Recommendation: Do not pay interest on a car for any longer than you must pay, depending on your down payment and income. And never, if possible, agree to a car loan for longer than 60 months. You are paying more and getting less for your money. If you cannot afford the payment under 60 months, you need to shop for a cheaper car.

Conversely, do not pay cash for the car unless it is a used small ticket item. Why? You can help your credit score by paying a short term auto loan on time. Select 36 months or less and pay ahead of the due date. If you have the funds to pay the car in full, put it in an interest bearing account so that you have the payment when due, and you are making money on your money. After one or two years, pay it off in full.

CREDIT CARDS – Don’t buy sales items on credit, unless you are going to pay the bill in full within 30 days or with no interest. According to Suze Orman, if you purchase $350 worth of merchandise at a 15 percent discount, your bill will be $298. But if the $298 goes onto your credit card at 20 percent interest and you pay only the minimum due each month (usually about 3 percent), it will take you two years and $67 in interest to pay it off.

CASH OR DEBIT – Pay cash or debit for most purchases, unless there is a benefit using credit (such as points for gas or travel). When you use credit, pay in full when the bill arrives. If you cannot afford to pay in full, you should decide in advance if the item is essential. If it is not essential, wait and save for it but do not make the purchase on credit. For instance, if you NEED new tires for the car, cannot pay cash or debit and must put it on credit, make the purchase and pay it off as soon as possible.

AUTO AND HOME INSURANCE - Do not select a low deductible on your auto or home insurance policy. Although it seems that you are limiting your immediate expenses with a low deductible, you should not report small claims which may increase your policy or cause your agent to drop you. When possible, meaning you have more than $1,000 in savings, elect for a $1,000 deductible and you may reduce your premium by 10 percent.

EDUCATION SAVINGS – If you have just had a baby, your child is in elementary school or not yet ready to graduate from high school, begin to set aside funds in a 529 plan or other savings account for higher education. Did you know that fewer than 40 percent of students graduate in four years? A fifth year can add 25 percent to the cost of higher education. So, you have a responsibility to encourage your child to become an academic achiever and score well on Advanced Placement tests. This action can reduce the required coursework in college, which reduces your costs.

The range of tuition is vast. However, a good estimate is between $10,000 and $60,000 per year. This is tuition and does not include books, a computer, furnishing the room, transportation costs, trips home for holidays and pocket money. If your child’s career requires a graduate degree or a doctorate, that bottom line drastically increases. Starting to save at birth or at a young age becomes critical as the costs for education increases. And, don’t dismiss FAFSA forms for financial aid, federal loans, and scholarships. Every penny counts!

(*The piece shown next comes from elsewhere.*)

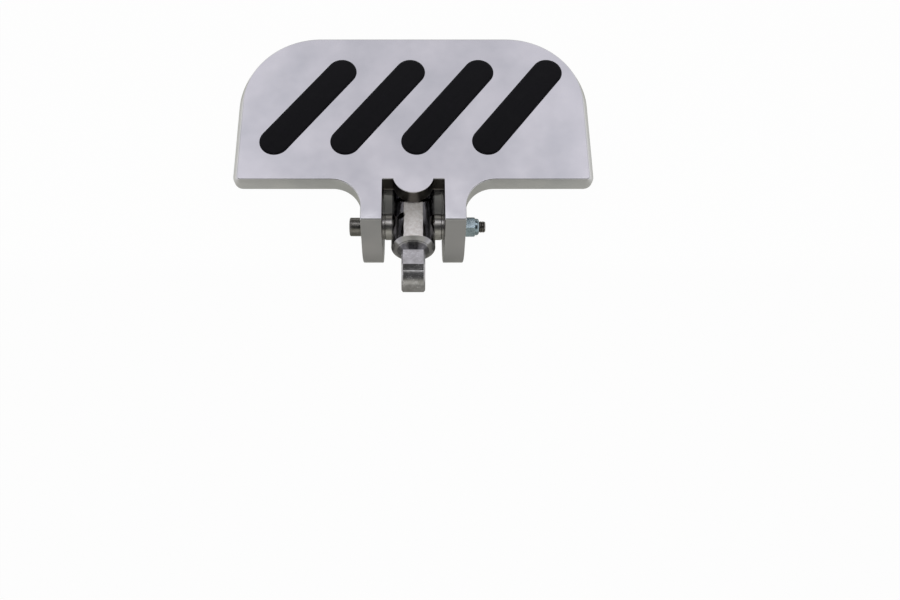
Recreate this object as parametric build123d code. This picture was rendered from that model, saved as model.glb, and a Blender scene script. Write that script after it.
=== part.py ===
from build123d import *
from math import acos, atan2, cos, hypot, radians, sin, sqrt, tan
import os

# A folding passenger floorboard for a motorcycle, in millimetres.
# X runs along the pivot bolt, +Y points outboard, away from the machine, and +Z is up.
# The origin is the centre of the clevis pin's bore in the mount tongue.

# Plate
board_width = 244.0
board_depth = 117.4
inner_edge_offset = 17.6
plate_thickness = 14.0
outboard_corner_radius = 56.0
inner_corner_radius = 6.5
bevel_width = 4.5
bevel_height = 8.0
bevel_softness = 1.6
bottom_edge_radius = 1.5
skin_thickness = 10.2
rim_wall = 6.0
rib_thickness = 4.5
rib_setback = 0.8

# Rubber inlays
inlay_count = 4
inlay_length = 91.4
inlay_width = 20.8
inlay_side_margin = 50.0
inlay_angle = 52.0
inlay_edge_distance = 56.9
pocket_depth = 4.0
pocket_gap = 0.15
inlay_proud = 0.8
inlay_edge_chamfer = 1.2
stud_pitch = 22.0
stud_diameter = 6.0
stud_gap = 0.15
stud_head_diameter = 8.4
stud_head_length = 2.8

# Clevis of the plate, measured from the pivot bolt's axis
pivot_depth = 36.4
ear_side_gap = 5.6
ear_thickness = 14.0
ear_round_radius = 25.0
ear_reach = 11.7
ear_gusset_reach = 52.0
ear_root_radius = 20.0
slot_end_offset = 18.1
nose_width = 26.8
nose_tip_offset = 7.8
web_thickness = 8.0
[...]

COLLEGE – Your child or grandchild may want to go to a fantastic private college. However, did they work and save for their education? It is also possible that you did not create an education fund and private school is outside your price range. Also, take into consideration that every child does not have to go to a four-year college. There are good technical schools and community colleges, depending on the career choice. A college education can be valuable, but it makes absolutely no sense to accrue extensive debt in today’s economy. Your child may have a great degree, unable to find a job and must come back home to live in your basement! Suze Orman says, “I can't stress this enough: Do not deplete your retirement fund or mortgage your home to pay for college. That money needs to keep working for your future.”

Summary: We hope that these tips improve your life as much as it has ours. Please look for Part 2 of this series. Remember, faith is the substance of things hoped for, the evidence of things not seen. If you start today to improve your life and believe that ALL things are possible, within a few months, and certainly a year, you will see the evidence of your hard work and perseverance. Be blessed!